I’m getting used to eating what I consider a version of the Paleolithic diet, although I’m sure my hunter-gatherer ancestors never enjoyed Greek yoghurt, fresh Parmesan cheese, or olive oil! The only major problem is what to eat for breakfast? Since every meal at present must contain some protein, and there is some doubt whether I should eat legumes, it’s animal protein, and that means cooking! Breakfast is the most important meal of the day, but it also the time of the day when I’m least coordinated and functioning. Cooking porridge was something I could do pretty much in my sleep. Now I have to decide WHAT to cook – eggs, bacon, cheese, fish, left-overs - and HOW to cook it without setting the kitchen or myself on fire!

Always look on the bright side of life…

roast lambThe best thing I’ve discovered about this high meat diet – apart from the pleasure of rediscovering my British cooking roots with stews and casseroles like Lancashire hotpot – is that I can indulge my love of roast lamb with rosemary and garlic. Mmmm!!


  1. I have been known to have reoccurring staph infections; was admitted to hospital w/high temp; septic; and also diagnosed with ITP; 3 yrs. later developed staph again & treated it @ home; was seen by PCP and plates at 46; referred to hemo again 2nd time (no treatment necessary); and now receiving these maint. drugs which cud lead to other medical problems if taken long ... hemo says it is life long and I've researched; read all sorts of cases and people can go in remission; hemo said I wud be on Nplate indefinitely ... not happy with his bad communication skills; and not answering my questions; feeling frustrated and concerned at the same time ... want to get 2nd opinion; but don't know how to go about it w/out ruffling hemo and PCP's feathers ...

  2. Hi, Thanks for reading my blog & sharing your experience. It is tough to know what's helpful & what's not, & even harder if you & your haemo (Aust/UK spelling) don't have a good rapport. When my original haemo retired 3 years ago, I was delighted to be given a young woman specialist, who is very open & friendly, & patient with me & my questions. I hope you can find a more helpful one who will answer your questions and help you see what's the best course for you.

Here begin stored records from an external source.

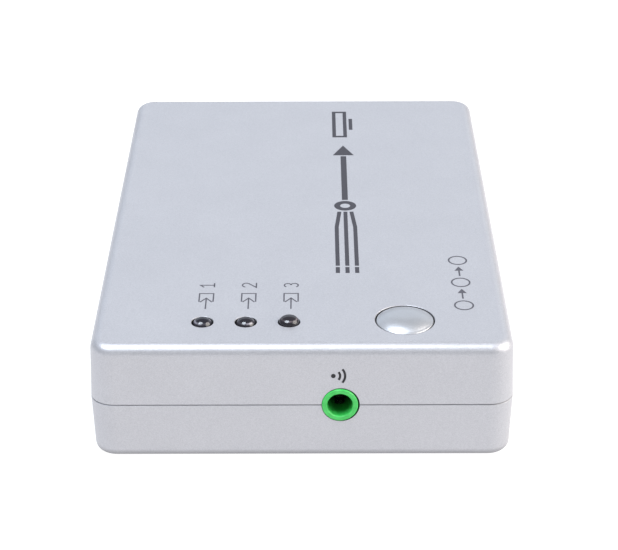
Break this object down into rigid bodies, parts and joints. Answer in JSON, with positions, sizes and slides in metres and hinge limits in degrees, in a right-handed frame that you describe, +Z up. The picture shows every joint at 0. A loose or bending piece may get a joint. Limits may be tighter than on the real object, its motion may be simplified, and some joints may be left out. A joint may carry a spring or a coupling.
{
  "type": "hdmi switch box",
  "caption": "Small flat silver box that switches one of several video inputs to a single output, with a select button, input lamps and a jack for a remote eye.",
  "frame": {"origin": "centre of the flat base", "axes": "+Z up, +Y away from the end with the remote eye's jack, +X towards the output and power side"},
  "size_m": [0.06, 0.0909, 0.0191],
  "materials": {
    "case_paint": "satin silver paint on moulded plastic",
    "button_paint": "satin silver paint on moulded plastic",
    "screw_steel": "bright zinc plate",
    "board_laminate": "green solder mask",
    "socket_steel": "nickel plate",
    "socket_black": "black moulded plastic",
    "contact_gold": "gold plate",
    "jack_green": "green moulded plastic",
    "jack_black": "black moulded plastic",
    "spring_metal": "tin plate",
    "pin_metal": "nickel plate",
    "lamp_lens": "smoky clear epoxy",
    "lead_tin": "tin plate",
    "switch_black": "black moulded plastic",
    "chip_black": "black moulded epoxy",
    "can_metal": "bare drawn can",
    "crystal_metal": "nickel plate",
    "resistor_black": "black glaze",
    "capacitor_tan": "matt tan ceramic"
  },
  "bodies": {
    "case": {"top_shell": "case_paint", "bottom_shell": "case_paint", "case_screws": "screw_steel", "main_board": "board_laminate", "power_jack_housing": "jack_black", "power_jack_pin": "pin_metal", "power_jack_spring": "spring_metal", "ir_jack_body": "jack_green", "ir_jack_springs": "spring_metal", "led_1": "lamp_lens", "led_2": "lamp_lens", "led_3": "lamp_lens", "led_leads": "lead_tin", "switch_base": "switch_black", "switch_cover": "socket_steel", "switch_dome": "spring_metal", "switch_terminals": "lead_tin", "switch_chip": "chip_black", "switch_chip_leads": "lead_tin", "control_chip": "chip_black", "control_chip_leads": "lead_tin", "regulator": "chip_black", "regulator_leads": "lead_tin", "capacitor_bases": "chip_black", "capacitor_cans": "can_metal", "crystal": "crystal_metal", "chip_resistors": "resistor_black", "chip_capacitors": "capacitor_tan", "input_1_shell": "socket_steel", "input_1_insulator": "socket_black", "input_1_contacts": "contact_gold", "input_2_shell": "socket_steel", "input_2_insulator": "socket_black", "input_2_contacts": "contact_gold", "input_3_shell": "socket_steel", "input_3_insulator": "socket_black", "input_3_contacts": "contact_gold", "output_shell": "socket_steel", "output_insulator": "socket_black", "output_contacts": "contact_gold"},
    "button": {"select_button": "button_paint"},
    "plunger": {"switch_plunger": "switch_black"}
  },
  "joints": [
    {"name": "button_press", "type": "slide", "parent": "case", "child": "button", "axis": [0, 0, -1], "range_m": [0, 0.0003], "stiffness_N_per_m": 800, "springref_m": -0.0005},
    {"name": "plunger_press", "type": "slide", "parent": "case", "child": "plunger", "axis": [0, 0, -1], "range_m": [0, 0.0003], "deforming": ["switch_dome"]}
  ],
  "couplings": [
    {"joint": "plunger_press", "follows": "button_press", "ratio": 1}
  ]
}
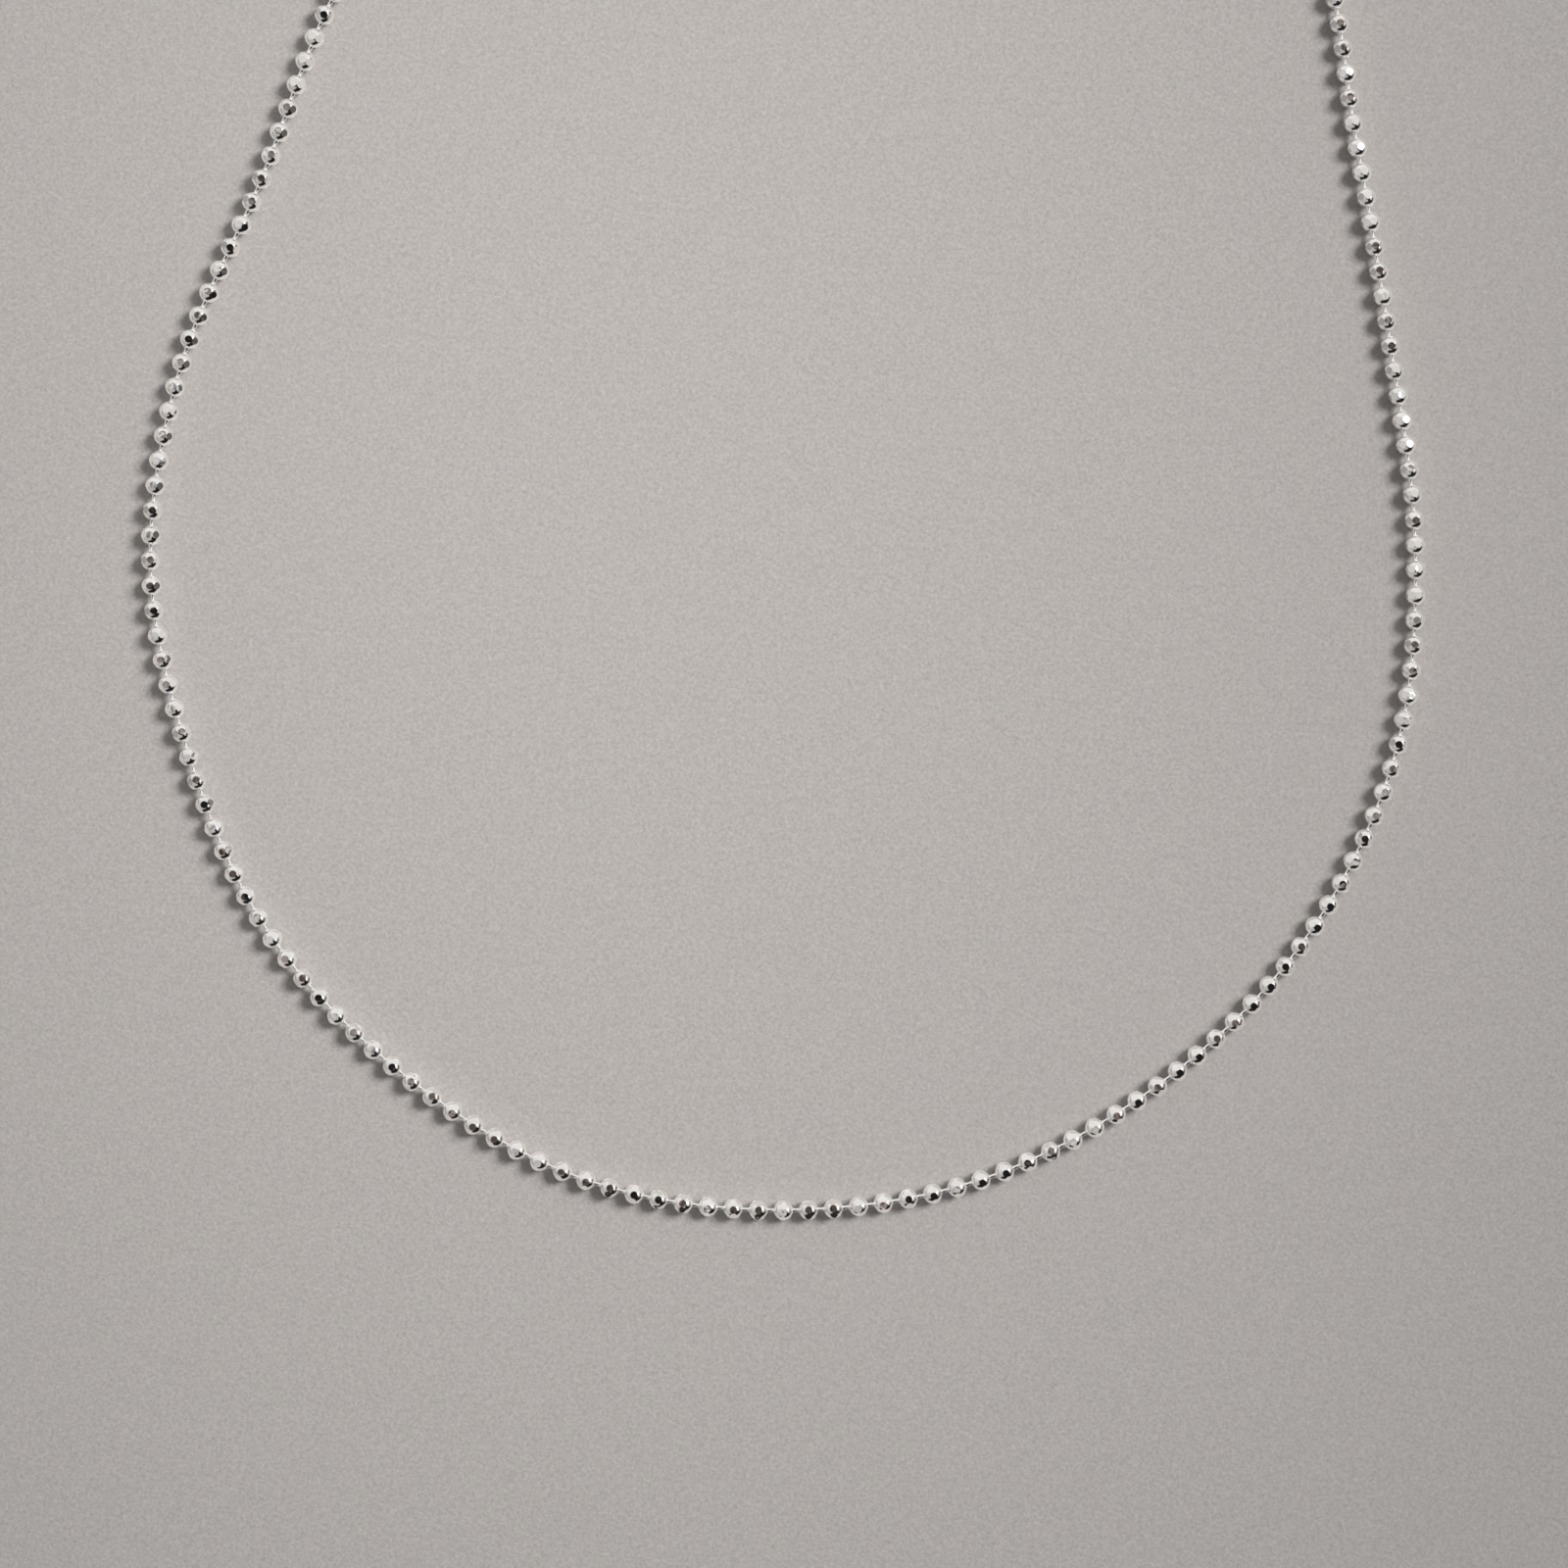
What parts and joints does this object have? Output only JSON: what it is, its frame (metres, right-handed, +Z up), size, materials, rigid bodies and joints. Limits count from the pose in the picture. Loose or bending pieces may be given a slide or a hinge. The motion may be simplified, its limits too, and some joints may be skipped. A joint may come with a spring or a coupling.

    It's true that if it doesn't resolve itself in a few months, then ITP is lifelong, & that medications to support our platelets can be damaging in other ways. It's a balancing act: the meds keep us alive, so we put up with damage that is hopefully not fatal. My daily prednisone is thinning my bones & drying & thinning my skin, so I have to manage those side-effects. Unfortunately, the cholestyramine turned out not to be the answer my doctor & I had hoped. In fact it had a near-fatal side-effect. I won't go into all the unpleasant details, but I ended up in Emergency with a perforated colon. The surgeon who operated, performing a colostomy on me, told me several times he had saved my life. He also ordered me to get back on "a more normal, high fibre diet!"